On the eastern bank of the Huangpu River directly across from the Bund is Pudong (or Lujiazui) where the city’s space-age buildings (such as the Pearl TV Tower and Jing Mao Tower) have become national landmarks.
This most cosmopolitan of Chinese cities has retained some old attractions, too, like the Temple of the Jade Buddha, the Yuyuan Garden (a magnificent Ming dynasty rockery) and on the outskirts, the old canal town of Zhujiajiao with its pretty stone bridges and narrow streets. These are included on popular Shanghai day tours, and your clients would not want to miss them.
But Pudong does tend to pull visitors back. It did me. A Bund-Pudong tunnel carries little silver passenger trains below the river across the 647-metre stretch. It’s a five-minute “thrill ride” of sorts, with psychedelic light effects, voice-overs, and music. It’s a fun way to arrive. Then ride to the top of Pearl TV Tower for a panoramic city view. (The view depends on weather conditions but take the ride anyway.)
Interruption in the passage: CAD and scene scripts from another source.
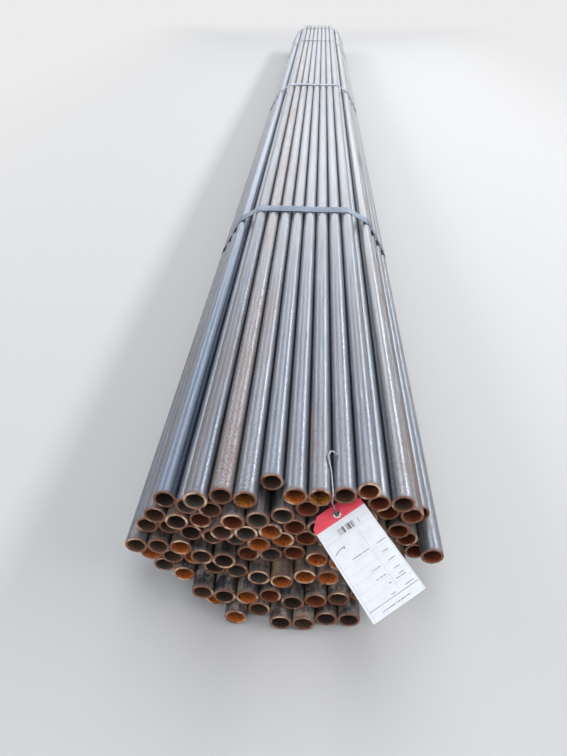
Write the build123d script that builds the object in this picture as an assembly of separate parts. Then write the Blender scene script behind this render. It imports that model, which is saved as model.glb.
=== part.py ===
from build123d import *
import os

# A strapped bundle of round steel pipes, lying on its straps. The pipes run along Y, the end that
# carries the tag looks towards -Y, and Z is up. Sizes are in millimetres.

# Pipe stock: one inch nominal bore, heavy wall, in the six metre length it is sold in.
pipe_outer_d = 33.7
pipe_wall = 4.0
pipe_length = 6000.0
pipe_gap = 0.25

# Rows from the top down. Each row gives the place of its first pipe, counted in pitches from the
# bundle's middle, and how many steps each pipe's near end stands out towards the tag (a minus is
# set back).
end_step = 5.0
rows = [
    (-3.5, [3, 1, 2, -5, 0, 0, -1, -3]),
    (-5.0, [-2, 0, 1, 5, 4, 2, -1, -5, -8, -4, -4]),
    (-5.5, [-1, 1, 0, 4, 4, 3, 1, 1, 0, -3, -6, -5]),
    (-6.0, [-2, -2, 0, 1, 1, 3, 1, 0, 1, 1, -2, -4, -11]),
    (-6.5, [1, 1, 1, 4, 5, 2, 2, 1, 3, 4, 0, -2, -6, 0]),
    (-6.0, [-1, 0, 0, 3, 4, 6, 7, 5, 5, 3, 0, -2, -6]),
    (-5.5, [-1, 2, 8, 9, 9, 8, 10, 9, 8, 6, 1]),
    (-3.0, [6, 12, 9, 13, 13, 11, 11]),
]

# Straps: flat hoop steel round the whole bundle, its ends lapped on top and spot welded.
strap_width = 40.0
strap_thickness = 1.0
strap_gap = 0.2
strap_from_near_end = [1040.0, 2900.0]
strap_from_far_end = [1200.0, 300.0]
lap_start = -100.0
lap_length = 100.0
lap_ramp = 12.0
weld_spot_d = 9.0
weld_spot_depth = 0.4
weld_spot_inset = 32.0

# Tag: a stiff card with cut corners, an eyelet in its top end, and the wire that holds it.
tag_width = 79.0
tag_length = 159.0
tag_thickness = 0.6
tag_corner = 14.0
tag_hole_inset = 14.0
tag_across = (0.815, 0.447, 0.370)
tag_normal = (-0.2325, -0.333, 0.914)
tag_from_groove = 0.4
tag_behind_ends = 10.1
tag_below_row = 10.75
eyelet_hole_d = 6.4
eyelet_tube_wall = 0.6
eyelet_flange_width = 1.8
eyelet_flange_height = 0.5
eyelet_gap = 0.05
wire_d = 2.5
wire_gap = 0.3
wire_lean = 0.5
wire_tail = 11.0
wire_tail_bend = 2.8

# The groove between two top pipes that the wire lies in, counted in pitches from the middle, and
# the wire's route from the eyelet to its free end: across from the middle of the groove, back from
# the nominal pipe ends, and up from where the wire would touch both pipes. Each point but the last
# has the radius of its bend.
groove_place = 2
wire_route = [(-0.6, -4.5, -10.1), (0.5, -1.5, 3.4), (-1.7, 41.0, 3.4), (-6.4, 65.0, 10.4), (-1.4, 77.0, 12.4),
              (5.3, 70.0, 7.9)]
wire_bends = [8.0, 8.0, 30.0, 10.0, 4.5]

pipe_r = pipe_outer_d / 2
pitch = pipe_outer_d + pipe_gap
row_rise = pitch * 3 ** 0.5 / 2
strap_inner_r = pipe_r + strap_gap
strap_outer_r = strap_inner_r + strap_thickness
bottom_axis_z = strap_outer_r
top_axis_z = bottom_axis_z + row_rise * (len(rows) - 1)
groove_x = groove_place * pitch
groove_seat_z = top_axis_z + ((pipe_r + wire_gap + wire_d / 2) ** 2 - (pitch / 2) ** 2) ** 0.5


def row_axes(index):
    """The places of one row's pipes across the bundle, and the height of their axes."""
    first, steps = rows[index]
    return [(first + i) * pitch for i in range(len(steps))], top_axis_z - index * row_rise


def pipe_row(index):
    """All the pipes of one row, as separate solids."""
    places, height = row_axes(index)
    section = Circle(pipe_r) - Circle(pipe_r - pipe_wall)
    pipes = []
    for x, steps in zip(places, rows[index][1]):
        near_end = Plane(origin=(x, -steps * end_step, height), x_dir=(1, 0, 0), z_dir=(0, 1, 0))
        pipes.append(extrude(near_end * section, amount=pipe_length).solid())
    return pipes


def one_side(points):
    """The points that a tight band bends round on its way from the first point to the last."""
    kept = []
    for point in points:
        while len(kept) > 1 and (kept[-1] - kept[-2]).cross(point - kept[-1]).Z < 1e-6:
            kept.pop()
        kept.append(point)
    return kept[:-1]


def band_face(radius):
    """The shape inside a band that is pulled tight round pipes of this radius."""
    ends = []
    for index in range(len(rows)):
        places, height = row_axes(index)
        ends += [Vector(places[0], height), Vector(places[-1], height)]
    ends.sort(key=lambda point: (point.X, point.Y))
    corners = one_side(ends) + one_side(ends[::-1])
    return offset(make_face(Polyline(*corners, close=True)), radius, kind=Kind.ARC)


def strap(place):
    """One strap: the hoop, the lap of its outer end on top, and the weld spot that joins them."""
    middle = Plane(origin=(0, place, 0), x_dir=(1, 0, 0), z_dir=(0, -1, 0))
    hoop = extrude(middle * (band_face(strap_outer_r) - band_face(strap_inner_r)),
                   amount=strap_width / 2, both=True)
    low = top_axis_z + strap_inner_r + strap_thickness / 2
    high = top_axis_z + strap_outer_r + strap_thickness
    lap_end = lap_start + lap_length
    lap_side = make_face(Polyline((lap_start, low), (lap_start, high), (lap_end - lap_ramp, high),
                                  (lap_end, high - strap_thickness), (lap_end, low), close=True))
    lap = extrude(middle * lap_side, amount=strap_width / 2, both=True)
    spot = Pos(lap_start + weld_spot_inset, place, high) * Cylinder(weld_spot_d / 2, 2 * weld_spot_depth)
    return (hoop + lap - spot).solid()


def tag_plane():
    """The card's own plane: its origin at the middle of the top edge, X across, Y to the top."""
    middle_of_top = (groove_x + tag_from_groove, tag_behind_ends, top_axis_z - pipe_r - tag_below_row)
    return Plane(origin=middle_of_top, x_dir=tag_across, z_dir=tag_normal)


def tag_card():
    """The card, with two cut corners at the end that is held, and its hole."""
    half = tag_width / 2
    outline = make_face(Polyline((-half, -tag_length), (half, -tag_length), (half, -tag_corner),
                                 (half - tag_corner, 0), (tag_corner - half, 0), (-half, -tag_corner), close=True))
    hole = Pos(0, -tag_hole_inset) * Circle(eyelet_hole_d / 2 + eyelet_tube_wall + eyelet_gap)
    return extrude(tag_plane() * (outline - hole), amount=tag_thickness / 2, both=True).solid()


def tag_eyelet():
    """The metal eyelet: a short tube through the card with a flared flange on each face."""
    bore = eyelet_hole_d / 2
    tube = bore + eyelet_tube_wall
    rim = tube + eyelet_flange_width
    face = tag_thickness / 2 + eyelet_gap
    top = face + eyelet_flange_height
    half_section = make_face(Polyline((bore, -top), (tube, -top), (rim, -face), (tube, -face), (tube, face),
                                      (rim, face), (tube, top), (bore, top), close=True))
    return (tag_plane() * Pos(0, -tag_hole_inset, 0) * revolve(Plane.XZ * half_section, Axis.Z)).solid()


def tag_wire():
    """The stiff wire: a tail under the card, up through the eyelet, and back along the groove."""
    plane = tag_plane()
    up = plane.z_dir
    under = tag_thickness / 2 + eyelet_gap + eyelet_flange_height + wire_gap + wire_d / 2
    off_centre = eyelet_hole_d / 2 - wire_gap - wire_d / 2 - wire_lean
    in_hole = plane.origin + plane.y_dir * (off_centre - tag_hole_inset)
    points = [in_hole - up * under - plane.y_dir * wire_tail, in_hole - up * under]
    points += [Vector(groove_x + x, y, groove_seat_z + z) for x, y, z in wire_route]
    path = FilletPolyline(*points, radius=[wire_tail_bend] + wire_bends)
    return sweep((path ^ 0) * Circle(wire_d / 2), path).solid()


pieces = {f"pipe_row_{index + 1}": pipe_row(index) for index in range(len(rows))}
strap_places = strap_from_near_end + [pipe_length - back for back in strap_from_far_end]
for number, place in enumerate(strap_places, 1):
    pieces[f"strap_{number}"] = [strap(place)]
pieces["tag_card"] = [tag_card()]
pieces["tag_eyelet"] = [tag_eyelet()]
pieces["tag_wire"] = [tag_wire()]

# The frame's origin is at the bottom centre of the bundle with its tag.
reach = Compound([solid for group in pieces.values() for solid in group]).bounding_box()
to_frame = Pos(0, -(reach.min.Y + reach.max.Y) / 2, 0)
print("move along Y", round(to_frame.position.Y, 3), "height of the top row's axes", round(top_axis_z, 3))

os.makedirs("parts", exist_ok=True)
for name, group in pieces.items():
    export_step(to_frame * Compound(group), f"parts/{name}.step")
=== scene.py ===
# %% [markdown]
# # A strapped bundle of steel pipes
# The bundle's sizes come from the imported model, which is loaded first and never changed. Everything
# here is in metres: the pipes run along Y, their tagged ends look towards -Y, and Z is up. What this
# file adds is the finish: cut pipe ends with worn rims, mill scale and rust, blue-grey straps, and
# the printed tag.

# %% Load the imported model
import bmesh
import bpy
import math
import random
from mathutils import Matrix, Vector


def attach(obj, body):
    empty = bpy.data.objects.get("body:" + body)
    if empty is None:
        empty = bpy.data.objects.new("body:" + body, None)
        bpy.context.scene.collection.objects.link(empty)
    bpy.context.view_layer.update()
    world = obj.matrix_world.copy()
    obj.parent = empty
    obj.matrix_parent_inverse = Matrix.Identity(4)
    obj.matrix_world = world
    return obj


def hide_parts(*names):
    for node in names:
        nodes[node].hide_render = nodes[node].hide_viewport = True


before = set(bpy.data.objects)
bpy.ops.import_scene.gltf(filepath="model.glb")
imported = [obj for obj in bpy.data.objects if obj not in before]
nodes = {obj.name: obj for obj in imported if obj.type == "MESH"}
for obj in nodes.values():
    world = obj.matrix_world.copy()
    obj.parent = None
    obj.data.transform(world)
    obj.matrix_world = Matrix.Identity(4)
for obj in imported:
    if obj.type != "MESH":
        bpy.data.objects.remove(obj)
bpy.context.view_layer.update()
bpy.ops.object.select_all(action="DESELECT")

# %% [markdown]
# ## The camera
# The camera stands over the tagged ends, a little to the right of them, and looks down along the
# pipes at about 37 degrees. It is turned some 3 degrees to the left of the pipes' own direction, so
# the bundle leans to the right as it runs off. The height and distance set how fast the bundle
# narrows, and the lens sets how large it is, so all of these are chosen against the pipe ends.

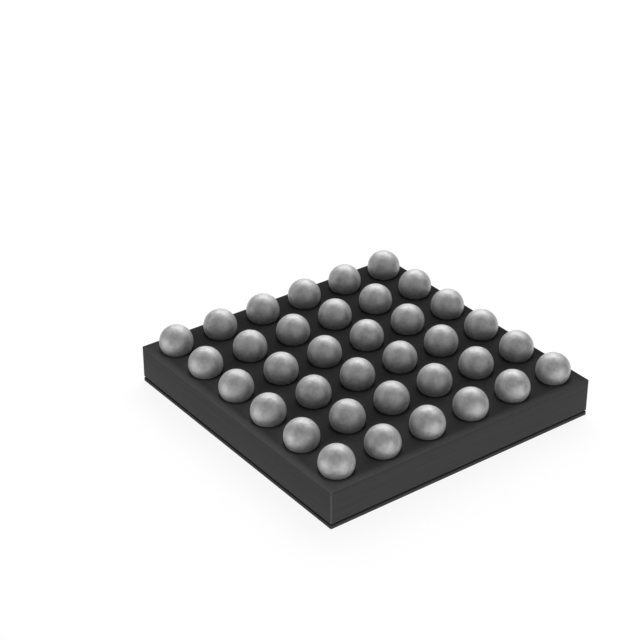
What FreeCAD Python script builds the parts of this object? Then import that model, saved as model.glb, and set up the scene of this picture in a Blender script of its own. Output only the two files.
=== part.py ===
import FreeCAD, Part
import math
import os
from FreeCAD import Vector

# A wafer-level ball grid array chip, lying on its back film with the solder balls up.
# The origin is the middle of the film's outer face, and +Z points the way the balls do.
# All sizes are in millimetres. Everything but the balls is a stack of flat layers.

# The ball grid, which sets the size of the sawn package round it
balls_per_side = 6
ball_pitch = 0.400
ball_centre_to_edge = 0.190
ball_standoff = 0.200

# The flats round each ball and the bands up it, which keep within 0.003 mm of a sphere
ball_flats = 16
ball_bands = 6

# The copper pad that each ball is melted onto, and how far it stands out of the face
pad_diameter = 0.225
pad_rise = 0.005

# The layers, from the back up
film_thickness = 0.025
adhesive_thickness = 0.016
adhesive_setback = 0.020
die_thickness = 0.240
lower_dielectric_thickness = 0.007
copper_thickness = 0.005
dielectric_over_copper = 0.005

# The nick that the saw leaves on the four upright corners
corner_bevel = 0.006

# The copper that carries each ball's signal to the die's own pads
landing_margin = 0.010
trace_width = 0.025
via_side = 0.030
via_land_margin = 0.010
via_land_edge_gap = 0.035

# Sizes that follow from the ones above
package_side = (balls_per_side - 1) * ball_pitch + 2 * ball_centre_to_edge
pad_radius = pad_diameter / 2
landing_radius = pad_radius + landing_margin
via_land_side = via_side + 2 * via_land_margin
edge_via_row = package_side / 2 - via_land_edge_gap - via_land_side / 2

# Levels of the faces where one layer ends and the next begins
film_top = film_thickness
adhesive_top = film_top + adhesive_thickness
die_top = adhesive_top + die_thickness
lower_dielectric_top = die_top + lower_dielectric_thickness
copper_top = lower_dielectric_top + copper_thickness
ball_face = copper_top + dielectric_over_copper
pad_top = ball_face + pad_rise
ball_top = ball_face + ball_standoff


def grid_place(index):
    """Distance from the middle of the grid to a row or column, counted from the low side."""
    return (index - (balls_per_side - 1) / 2) * ball_pitch


def prism(corners, bottom, height):
    """A flat outline in X and Y, raised from one level."""
    points = [Vector(x, y, bottom) for x, y in corners]
    return Part.Face(Part.makePolygon(points + points[:1])).extrude(Vector(0, 0, height))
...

In the square below, swarms of vendors sell fake designer watches. I thought it would be fun to bring home a couple, and bargained the asking price of $36 down to $3 per watch. Not bad, seller and buyer grinned at each other, each enjoying the game. And, it occurred to me, much cheaper than that Starbucks coffee in Beijing’s Forbidden City.
Things To Know
• Contact China National Tourist Office (in Toronto at 416-599-6636 or on the web at www.tourismchina-ca.com) for visa and other information.
• Departure tax on leaving China is 90 RMB, which must be paid in local currency.
• China’s currency is the Renminbi (RMB) also named the Yuan.
• ABM machines for Canadian bank cards are NOT easy to find, except in airports. Warn clients to take travellers’ cheques (C$ or US$) and cash. Major credit cards are accepted in hotels, large stores, and on China Regal Cruises.
• The Yangtze River cruise is not suitable for clients with mobility problems because of the stairways.
• Baggage allowance on domestic flights in China is 20 kilograms.